Is your horse’s home a safe place? You can prevent possible accidents by checking for possible barn safety hazards. If you don’t keep your horse on your home property, talk to the barn owner where you board about possibly helping to put the following safety measures in place.
Here are 10 safety tips to help keep you and your horse free from harm.
1. Be sure the barn’s address is clearly visible from the street. If the riding arena is set back from other buildings, post signs with arrows pointing the way. Otherwise, EMS and the fire department could spend precious minutes looking for directions.
2. Fire is a horse owner’s worst nightmare. Fire extinguishers should be within reach. Learn how to use one in case of an emergency. Sweep cobwebs out of corners and empty stalls; they burn quickly and help a small fire grow. Needless to say, cigarette smoking shouldn’t be allowed near the barn.

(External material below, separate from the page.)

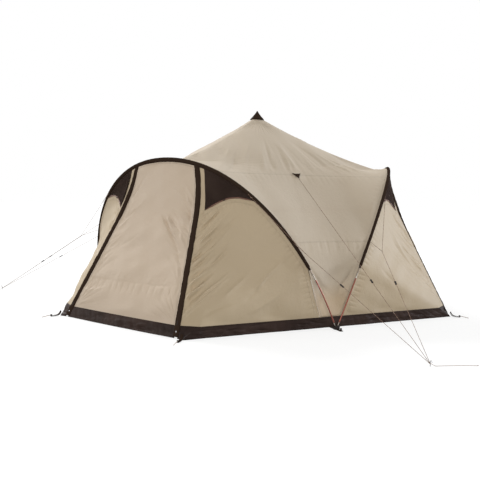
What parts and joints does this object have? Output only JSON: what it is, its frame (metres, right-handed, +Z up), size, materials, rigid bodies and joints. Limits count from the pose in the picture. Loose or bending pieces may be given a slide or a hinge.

3. A halter and lead rope for every horse should be hung in a convenient location. In case of a fire, flood or major storm, all horses—including those at pasture—should be easy to catch, halter and lead.
4. Set a date and practice loading each horse on site into a trailer—and even different types of trailers (ramp versus step-up; straight-load versus slant, et cetera) if they are available. If there’s a veterinary emergency or the whole barn has to evacuate, each horse needs to load and haul with good manners.
5. To help prevent electrical fires or sudden shocks, never leave small appliances (like radios or coffee makers), holiday lights or clippers plugged in. Always use heavy-duty extension cords. Any fans used in the barn during hot, humid weather should be certified for outdoor agricultural use.
6. Keep a well-stocked first-aid kit handy. Have one for horses and one for humans. Include clean bandages, gauze pads, tape and an ice pack.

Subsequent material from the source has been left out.